**Exercise**
What is wanted is an exact restatement of the lines from the one with "Circle(PLUG_STEM_R - PLUG_RING_WIDTH / 2 +" through the one with "for node in", both included, and of no other lines.

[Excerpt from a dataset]
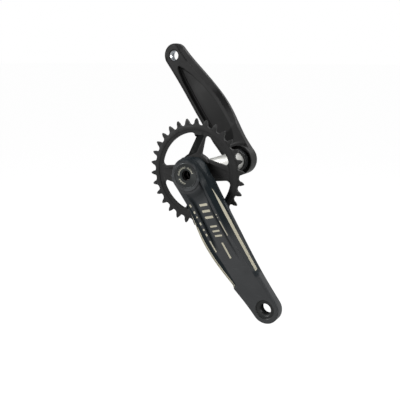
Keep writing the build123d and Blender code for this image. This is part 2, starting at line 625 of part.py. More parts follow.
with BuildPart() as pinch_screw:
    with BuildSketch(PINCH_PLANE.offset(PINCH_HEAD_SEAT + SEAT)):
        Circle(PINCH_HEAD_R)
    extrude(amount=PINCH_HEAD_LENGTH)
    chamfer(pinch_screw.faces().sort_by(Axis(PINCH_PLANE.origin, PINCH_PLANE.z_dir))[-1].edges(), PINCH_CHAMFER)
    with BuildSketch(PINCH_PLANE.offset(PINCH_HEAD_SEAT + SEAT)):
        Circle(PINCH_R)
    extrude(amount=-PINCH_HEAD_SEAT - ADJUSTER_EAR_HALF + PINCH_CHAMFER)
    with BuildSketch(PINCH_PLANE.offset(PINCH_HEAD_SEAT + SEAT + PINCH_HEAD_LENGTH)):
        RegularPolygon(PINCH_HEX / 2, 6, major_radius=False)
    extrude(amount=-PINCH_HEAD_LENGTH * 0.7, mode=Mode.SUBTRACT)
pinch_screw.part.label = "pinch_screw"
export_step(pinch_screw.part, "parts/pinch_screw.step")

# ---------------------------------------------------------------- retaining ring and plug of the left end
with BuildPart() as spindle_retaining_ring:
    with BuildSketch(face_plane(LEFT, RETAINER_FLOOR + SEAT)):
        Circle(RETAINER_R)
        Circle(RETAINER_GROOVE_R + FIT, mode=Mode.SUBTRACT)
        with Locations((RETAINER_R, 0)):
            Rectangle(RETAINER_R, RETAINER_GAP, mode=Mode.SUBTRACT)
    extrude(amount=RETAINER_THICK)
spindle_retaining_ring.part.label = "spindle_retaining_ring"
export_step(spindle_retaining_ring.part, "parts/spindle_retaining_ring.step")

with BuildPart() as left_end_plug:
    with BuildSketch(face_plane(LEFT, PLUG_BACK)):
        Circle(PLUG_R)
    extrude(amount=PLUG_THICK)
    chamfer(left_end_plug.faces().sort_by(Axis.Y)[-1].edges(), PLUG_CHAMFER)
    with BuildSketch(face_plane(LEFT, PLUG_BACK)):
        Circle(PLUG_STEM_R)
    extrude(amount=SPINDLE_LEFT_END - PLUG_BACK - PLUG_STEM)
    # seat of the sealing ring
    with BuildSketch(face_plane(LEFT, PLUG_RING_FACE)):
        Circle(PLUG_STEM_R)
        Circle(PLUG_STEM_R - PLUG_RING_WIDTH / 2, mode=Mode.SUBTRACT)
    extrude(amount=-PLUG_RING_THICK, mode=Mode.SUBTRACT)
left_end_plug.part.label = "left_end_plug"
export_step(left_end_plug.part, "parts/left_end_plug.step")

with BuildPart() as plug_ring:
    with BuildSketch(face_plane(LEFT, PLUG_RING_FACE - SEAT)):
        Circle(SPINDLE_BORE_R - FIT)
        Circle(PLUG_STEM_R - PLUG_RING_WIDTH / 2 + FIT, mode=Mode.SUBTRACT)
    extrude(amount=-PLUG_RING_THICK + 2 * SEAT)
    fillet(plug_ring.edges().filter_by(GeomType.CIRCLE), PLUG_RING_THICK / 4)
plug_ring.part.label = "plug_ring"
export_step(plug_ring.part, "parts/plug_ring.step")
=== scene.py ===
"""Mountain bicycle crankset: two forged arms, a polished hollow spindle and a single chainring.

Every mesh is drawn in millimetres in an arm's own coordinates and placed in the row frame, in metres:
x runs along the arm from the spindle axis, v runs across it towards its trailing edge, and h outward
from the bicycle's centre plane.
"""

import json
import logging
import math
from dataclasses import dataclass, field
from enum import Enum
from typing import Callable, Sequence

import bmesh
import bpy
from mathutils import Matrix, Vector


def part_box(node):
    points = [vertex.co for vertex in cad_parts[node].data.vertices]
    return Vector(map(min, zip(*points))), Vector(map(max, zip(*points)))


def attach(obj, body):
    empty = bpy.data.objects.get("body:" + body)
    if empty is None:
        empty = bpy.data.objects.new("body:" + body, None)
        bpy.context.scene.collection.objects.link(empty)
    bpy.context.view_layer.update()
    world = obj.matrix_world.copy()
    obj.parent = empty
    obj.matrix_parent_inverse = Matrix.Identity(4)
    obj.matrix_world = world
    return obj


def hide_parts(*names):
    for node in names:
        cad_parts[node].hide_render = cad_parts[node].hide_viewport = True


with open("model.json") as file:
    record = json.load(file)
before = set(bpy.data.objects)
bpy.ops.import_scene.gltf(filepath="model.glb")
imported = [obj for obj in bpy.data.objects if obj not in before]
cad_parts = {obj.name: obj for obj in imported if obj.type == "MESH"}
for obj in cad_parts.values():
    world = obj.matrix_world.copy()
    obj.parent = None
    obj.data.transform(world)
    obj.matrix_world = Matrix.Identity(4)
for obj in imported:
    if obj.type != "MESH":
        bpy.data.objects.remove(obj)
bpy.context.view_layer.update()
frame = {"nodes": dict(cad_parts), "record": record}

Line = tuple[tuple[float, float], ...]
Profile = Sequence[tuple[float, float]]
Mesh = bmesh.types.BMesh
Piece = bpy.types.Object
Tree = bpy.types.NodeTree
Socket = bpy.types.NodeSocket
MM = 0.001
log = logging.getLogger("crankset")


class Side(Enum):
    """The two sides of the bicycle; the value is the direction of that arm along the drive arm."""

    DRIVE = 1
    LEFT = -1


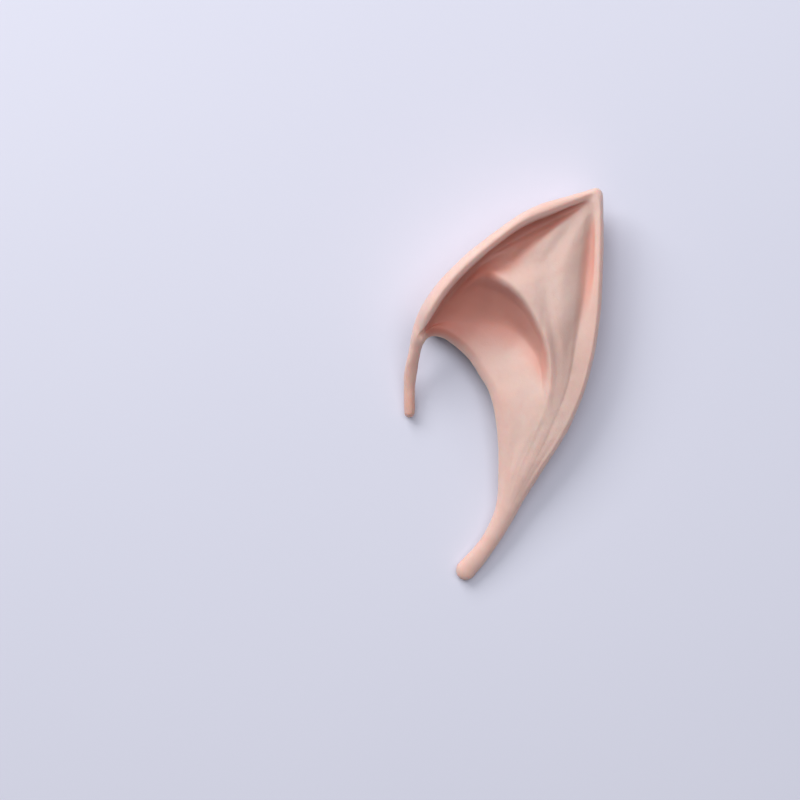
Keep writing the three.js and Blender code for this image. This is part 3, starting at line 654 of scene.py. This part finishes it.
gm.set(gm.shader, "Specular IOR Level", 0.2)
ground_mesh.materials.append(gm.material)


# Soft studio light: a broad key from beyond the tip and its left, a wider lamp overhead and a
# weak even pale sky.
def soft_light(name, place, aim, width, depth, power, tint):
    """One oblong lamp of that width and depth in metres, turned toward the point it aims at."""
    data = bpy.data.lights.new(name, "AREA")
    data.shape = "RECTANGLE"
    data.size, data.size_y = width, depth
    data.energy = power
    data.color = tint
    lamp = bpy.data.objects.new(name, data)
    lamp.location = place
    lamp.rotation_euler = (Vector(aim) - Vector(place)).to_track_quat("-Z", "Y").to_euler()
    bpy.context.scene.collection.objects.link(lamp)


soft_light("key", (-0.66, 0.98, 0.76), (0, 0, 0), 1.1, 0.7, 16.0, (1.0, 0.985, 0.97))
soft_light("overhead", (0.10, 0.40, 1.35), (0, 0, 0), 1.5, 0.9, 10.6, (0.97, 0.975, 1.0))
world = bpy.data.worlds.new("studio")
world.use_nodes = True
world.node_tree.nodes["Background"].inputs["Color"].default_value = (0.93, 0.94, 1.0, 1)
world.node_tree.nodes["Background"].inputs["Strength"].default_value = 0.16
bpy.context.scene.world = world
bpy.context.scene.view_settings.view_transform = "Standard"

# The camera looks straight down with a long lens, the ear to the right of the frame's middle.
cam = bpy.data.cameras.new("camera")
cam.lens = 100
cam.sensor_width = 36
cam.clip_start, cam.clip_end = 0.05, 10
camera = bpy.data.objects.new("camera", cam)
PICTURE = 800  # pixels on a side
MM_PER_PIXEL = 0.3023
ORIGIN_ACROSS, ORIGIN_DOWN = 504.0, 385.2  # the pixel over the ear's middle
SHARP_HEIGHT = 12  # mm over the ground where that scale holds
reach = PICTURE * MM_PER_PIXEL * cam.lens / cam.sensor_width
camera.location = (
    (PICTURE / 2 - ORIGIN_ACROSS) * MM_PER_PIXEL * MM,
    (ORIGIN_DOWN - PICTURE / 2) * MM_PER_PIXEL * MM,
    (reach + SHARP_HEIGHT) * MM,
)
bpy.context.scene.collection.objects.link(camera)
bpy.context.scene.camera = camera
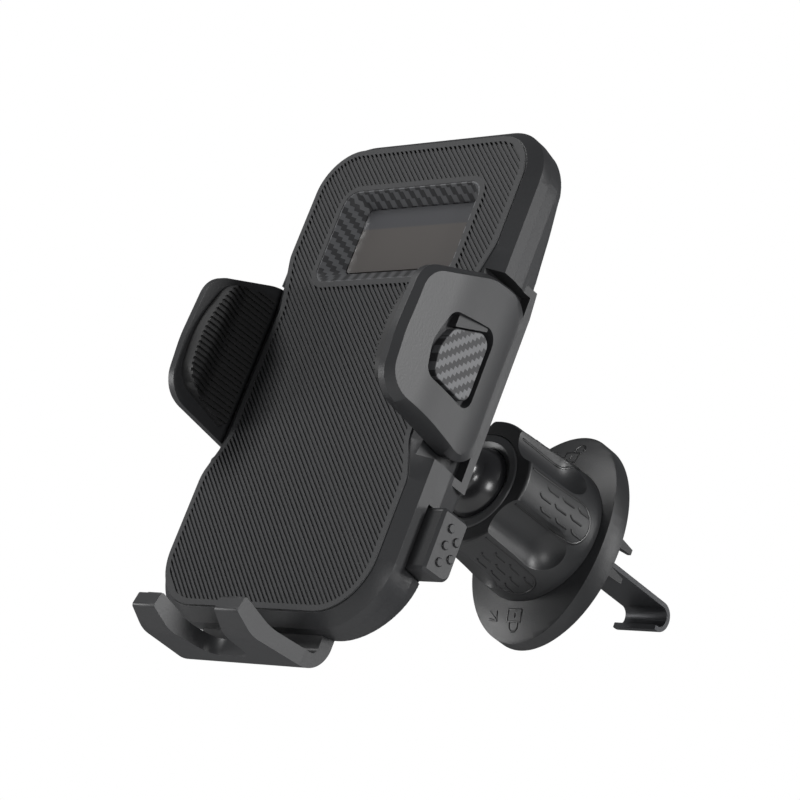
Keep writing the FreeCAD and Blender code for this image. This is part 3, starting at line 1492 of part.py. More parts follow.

**Solution to this problem**
        Circle(PLUG_STEM_R - PLUG_RING_WIDTH / 2 + FIT, mode=Mode.SUBTRACT)
    extrude(amount=-PLUG_RING_THICK + 2 * SEAT)
    fillet(plug_ring.edges().filter_by(GeomType.CIRCLE), PLUG_RING_THICK / 4)
plug_ring.part.label = "plug_ring"
export_step(plug_ring.part, "parts/plug_ring.step")
=== scene.py ===
"""Mountain bicycle crankset: two forged arms, a polished hollow spindle and a single chainring.

Every mesh is drawn in millimetres in an arm's own coordinates and placed in the row frame, in metres:
x runs along the arm from the spindle axis, v runs across it towards its trailing edge, and h outward
from the bicycle's centre plane.
"""

import json
import logging
import math
from dataclasses import dataclass, field
from enum import Enum
from typing import Callable, Sequence

import bmesh
import bpy
from mathutils import Matrix, Vector


def part_box(node):
    points = [vertex.co for vertex in cad_parts[node].data.vertices]
    return Vector(map(min, zip(*points))), Vector(map(max, zip(*points)))


def attach(obj, body):
    empty = bpy.data.objects.get("body:" + body)
    if empty is None:
        empty = bpy.data.objects.new("body:" + body, None)
        bpy.context.scene.collection.objects.link(empty)
    bpy.context.view_layer.update()
    world = obj.matrix_world.copy()
    obj.parent = empty
    obj.matrix_parent_inverse = Matrix.Identity(4)
    obj.matrix_world = world
    return obj


def hide_parts(*names):
    for node in names:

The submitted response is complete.